Patú Palma dedicó sus últimos 20 años al semáforo y los malabares. Al principio se dedicaba exclusivamente a ello, luego empezó a combinarlo con eventos. "Cuando viajás los malabares son una herramienta muy útil. Dan una respuesta económica inmediata. Siempre el malabarista fue nómade, por eso ahora hay muchos varados", dice Patú, también dibujante, desde Viedma. A su página de Facebook Dibujitos , con más de 40 mil seguidores, lleva las peripecias del oficio. 

"Empecé a hacer malabares a los 14 -cuenta Patú-. A los 17 ya andaba de viaje. Tengo 34. Pagaba mi alquiler con semáforo. Lleva sus horas y energía, pero tiene su recompensa." El momento le duele, pero no se queda quieto. Se puso a hacer él mismo un tambor y otras artesanías, y optó también por la exposición y la gorra virtuales. "No está bueno cuando no podés ejercer tu arte por una fuerza mayor. Es eso, más allá de lo económico. Esto es lo que nos gusta hacer. El alimento llega igual", manifiesta. 

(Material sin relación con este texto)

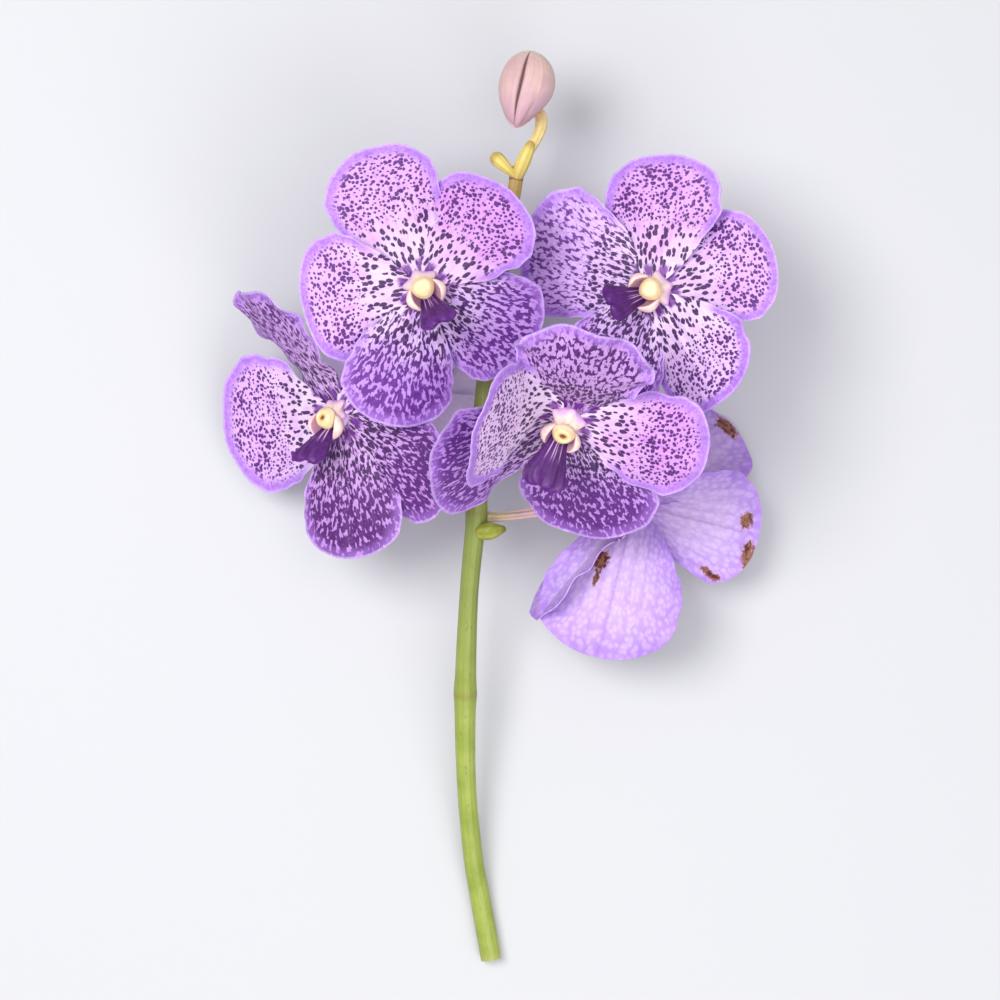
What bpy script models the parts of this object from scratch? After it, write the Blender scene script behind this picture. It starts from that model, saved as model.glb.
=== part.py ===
"""Cut vanda orchid: one flower stem with six open blooms and a bud, laid on its back.

All driving sizes are in millimetres and are turned into metres when the meshes are made.
The stem runs along +Y from its cut end and the blooms rise along +Z from the table.
Places are measured from the table under the cut end, and then moved so that the
origin is the middle of the footprint.
"""
import math

import bmesh
import bpy
from mathutils import Vector

MM = 0.001
FOOTPRINT_MIDDLE = Vector((2.15, 166.68, 0.0))

BLADE_THICKNESS = 1.0
BLADE_START = 2.0
BLADE_COLUMNS = 6
BLADE_ROWS = 8
BLADE_SWELL = 0.90
EDGE_WAVE = 1.1
BLADE_CUP = 2.6
PETAL_LIFT = 0.8
SEPAL_DROP = -0.8

HUB_RADIUS = 4.4
HUB_HALF_HEIGHT = 2.3
STALK_TOP_DEPTH = 7.6
STALK_RADIUS = 1.9
CONTACT_GAP = 0.6

STEM_SIDES = 12

# Each bloom: where its centre is, the way it faces, and the compass angle of its
# top sepal. Each blade: angle round the bloom, length, width, lean towards the
# front, backward curl, roll about its midrib, fullness at the base.
BLOOMS = {
    "upper_left": {
        "centre": (-23.4, 250.2, 85.0), "faces": (0.03, -0.03, 1.0), "top": 115.0,
        "node": (1.0, 222.0), "rise": 14.0,
        "blades": {
            "top_sepal": (88, 54, 43, -3, 10, 0, 0.30),
            "right_petal": (24, 46, 44, 2, 12, -12, 0.30),
            "left_petal": (163, 43, 48, 2, 14, -12, 0.30),
            "right_sepal": (-53, 45, 43, -8, 11, 14, 0.30),
            "left_sepal": (231, 50, 42, 0, 9, -13, 0.30)},
    },
    "upper_right": {
        "centre": (62.2, 249.9, 74.0), "faces": (-0.23, 0.01, 1.0), "top": 16.0,
        "node": (5.0, 256.0), "rise": -10.0,
        "blades": {
            "top_sepal": (91, 44, 42, -2, 12, -1, 0.30),
            "right_petal": (17, 47, 46, 8, 3, 30, 0.30),
            "left_petal": (160, 49, 46, 3, 12, -10, 0.30),
            "right_sepal": (-50, 50, 43, -8, 5, 0, 0.30),
            "left_sepal": (231, 55, 50, -5, 7, -16, 0.30)},
    },
    "front": {
        "centre": (29.1, 201.8, 94.0), "faces": (-0.20, -0.84, 1.0), "top": 67.0,
        "node": (-2.5, 196.0), "rise": 16.0,
        "blades": {
            "top_sepal": (101, 50, 50, 47, 56, 2, 0.30),
            "right_petal": (13, 51, 43, 14, 23, -7, 0.30),
            "left_petal": (166, 54, 49, 58, 0, 29, 0.30),
            "right_sepal": (-57, 58, 54, -17, -23, 11, 0.30),
            "left_sepal": (219, 56, 49, 36, -8, -14, 0.30)},
    },
    "left": {
        "centre": (-55.7, 204.1, 55.0), "faces": (-0.67, -0.09, 1.0), "top": 123.0,
        "node": (-4.5, 178.0), "rise": 6.0,
        "blades": {
            "top_sepal": (90, 59, 42, 23, -11, -38, 0.30),
            "right_petal": (20, 42, 36, -46, -5, 0, 0.30),
            "left_petal": (156, 57, 54, -19, -25, -7, 0.30),
            "right_sepal": (-63, 53, 41, -4, 2, 10, 0.30),
            "left_sepal": (247, 52, 42, 5, 10, -10, 0.30)},
    },
    "right_back": {
        "centre": (57.6, 170.2, 20.52), "faces": (0.12, -0.30, -1.0), "top": 64.0,
        "node": (-3.5, 166.0), "rise": -6.0,
        "blades": {
            "top_sepal": (106, 52, 44, 19, 2, 6, 0.30),
            "right_petal": (27, 42, 38, 0, 5, 0, 0.30),
            "left_petal": (165, 47, 44, 14, 8, 12, 0.30),
            "right_sepal": (-73, 57, 40, 4, 0, 58, 0.30),
            "left_sepal": (256, 60, 56, -4, -8, 6, 0.60)},
    },
    "middle_back": {
        "centre": (-20.2, 214.0, 17.2), "faces": (0.0, -0.22, -1.0), "top": 95.0,
        "node": (0.2, 234.5), "rise": 8.0,
        "blades": {
            "top_sepal": (90, 46, 40, 20, 16, 0, 0.30),
            "right_petal": (12, 44, 42, 6, 10, 0, 0.30),
            "left_petal": (168, 40, 40, 6, 10, 0, 0.30),
            "right_sepal": (-50, 44, 40, 6, 8, 0, 0.30),
            "left_sepal": (232, 40, 38, 6, 8, 0, 0.30)},
    },
}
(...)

Patú encuentra una dicotomía en el que sería el subgrupo callejero más golpeado por la pandemia: "Los semaforistas parecemos el sector más frágil, pero cuando empiece a aflojar todo seremos los primeros. Así que por un lado es más frágil; por el otro, más fuerte". Algunos colegas están saliendo a trabajar igual -"no sé si está bien o mal"-. Se enteró incluso del caso de un chico que terminó preso. "Lo que me atrae de esto es que lo tenés que hacer porque te llama, y ni hablar si tenés una familia. Somos guerreros", se enorgullece. Sobre la vinculación con el Estado, Patú refuerza la idea de que cada opinión es "particular", aunque sugiere que "a un montón de gente, re tirada, le vendría muy bien una ayuda".

No se lo nota tan preocupado por una posible acentuación de la persecusión a la actividad, porque históricamente hay "buenas excusas" para que eso ocurra. "El arte callejero, que no se puede encajar en ningún lugar, es inmortal. Obviamente se va a reformular, pero tampoco era lo mismo hace 500 años", opina. En términos económicos por ahora se las está arreglando, y gente que "hace mucho tiempo que no veía" le ofrece ayuda: "Cuando trabajamos de la alegría, sembramos semillas".